Родной, если со мной что-нибудь случится, — напиши обо мне, о парне, который много хотел, порядочно мог и мало сделал…

Тут сплошь то, чего нет в стихах: война, увиденная изнутри, реальная, кровавая, страшная.

А стихов нет: видно, ненависть должна еще дорасти до поэзии. Ни одной строчки не написано за год войны. Разве что вот это «Лирическое отступление» из незаконченной поэмы — на грани мира и войны, жизни и смерти. Завещание, пронзившее нашу лирику:

Есть в наших днях такая точность,

Что мальчики иных веков,

Наверно, будут плакать ночью

О времени большевиков.

…Мы были всякими. Но, мучась,

Мы понимали: в наши дни

Нам выпала такая участь,

Что пусть завидуют они…

Позавидовали — младшие братья, мы, спасенные от фронта.

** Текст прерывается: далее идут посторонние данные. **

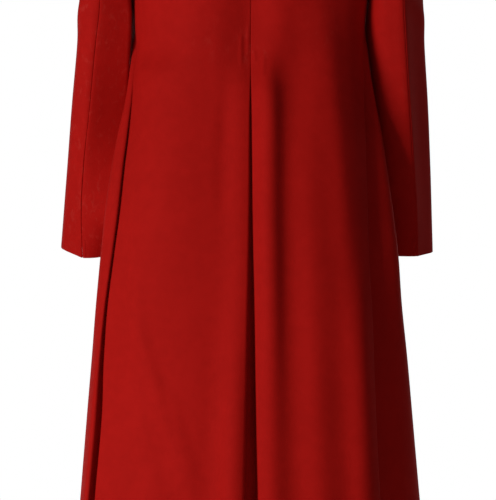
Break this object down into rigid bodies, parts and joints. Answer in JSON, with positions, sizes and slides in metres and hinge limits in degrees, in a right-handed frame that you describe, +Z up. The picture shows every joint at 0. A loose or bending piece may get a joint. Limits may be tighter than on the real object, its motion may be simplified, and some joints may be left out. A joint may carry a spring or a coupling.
{
  "type": "cassock",
  "caption": "Full-length worn cassock with fitted body, set-in two-piece sleeves, standing collar, inverted centre back pleat and side pleats.",
  "frame": {"origin": "on the body's centre line, level with the points where the shoulder seams meet the neck, where the wearer's shoulders hold it", "axes": "+Z up; the wearer faces -Y, so the back is towards +Y; +X is the wearer's left"},
  "size_m": [0.5749, 0.4683, 1.4766],
  "materials": {
    "back_left_cloth": "matte scarlet worsted",
    "back_right_cloth": "matte scarlet worsted",
    "back_pleat_underlay_cloth": "matte scarlet worsted",
    "front_left_cloth": "matte scarlet worsted",
    "front_right_cloth": "matte scarlet worsted",
    "upper_sleeve_left_cloth": "matte scarlet worsted",
    "under_sleeve_left_cloth": "matte scarlet worsted",
    "upper_sleeve_right_cloth": "matte scarlet worsted",
    "under_sleeve_right_cloth": "matte scarlet worsted",
    "collar_cloth": "matte scarlet worsted",
    "button_cloth": "cloth-covered, matte"
  },
  "bodies": {
    "root": {"back_left": "back_left_cloth", "back_right": "back_right_cloth", "back_pleat_underlay": "back_pleat_underlay_cloth", "front_left": "front_left_cloth", "front_right": "front_right_cloth", "upper_sleeve_left": "upper_sleeve_left_cloth", "under_sleeve_left": "under_sleeve_left_cloth", "upper_sleeve_right": "upper_sleeve_right_cloth", "under_sleeve_right": "under_sleeve_right_cloth", "collar": "collar_cloth", "button_01": "button_cloth", "button_02": "button_cloth", "button_03": "button_cloth", "button_04": "button_cloth", "button_05": "button_cloth", "button_06": "button_cloth", "button_07": "button_cloth", "button_08": "button_cloth", "button_09": "button_cloth", "button_10": "button_cloth", "button_11": "button_cloth", "button_12": "button_cloth", "button_13": "button_cloth", "button_14": "button_cloth", "button_15": "button_cloth", "button_16": "button_cloth", "button_17": "button_cloth", "button_18": "button_cloth", "button_19": "button_cloth", "button_20": "button_cloth", "button_21": "button_cloth", "button_22": "button_cloth"}
  },
  "joints": []
}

А пришедшие за нами следом — нет, не позавидовали, только подивились наивности мальчиков Державы, да и отодвинули их опыт в недосягаемость.

Он предчувствует и это:

Они нас выдумают мудрых,

Мы будем строги и прямы,

Они прикрасят и припудрят,

И все-таки пробьемся мы!..

И пусть я покажусь им узким

И их всесветность оскорблю,

Я — патриот. Я воздух русский,

Я землю русскую люблю…

Куда там — их всесветность! Это у него — всесветность! Он и вообразить не может, что в русские патриоты его не пропустят из-за еврейского происхождения! Эта проблема достанется другому мальчику Державы, такому же русскому патриоту такого же происхождения — Борису Слуцкому, со стихов которого («Евреи хлеба не сеют…») вспыхнет в 1956 году его неофициальная слава.

За полтора десятилетия до этого Павел Коган славит русские пейзажы, вживленные в мировую земшарность:

И где еще найдешь такие

Березы, как в моем краю!

Я б сдох, как пес, от ностальгии

В любом кокосовом краю.

Но мы еще дойдем до Ганга,

Но мы еще умрем в боях,

Чтоб от Японии до Англии

Сияла Родина моя.

Не дошел до Ганга. Дошел до сопки Сахарной под Новороссийском. Погиб 23 сентября 1942 года.

Сергей Наровчатов начал реквием: «Возглавляя поиск разведчиков, в рост пошел он под пули, как в рост шел он по жизни…»

В реальной войне разведчики, кажется, в рост не ходят.

Но если говорить о поэзии Павла Когана, то все точно. Разведчик. В рост. Под пули.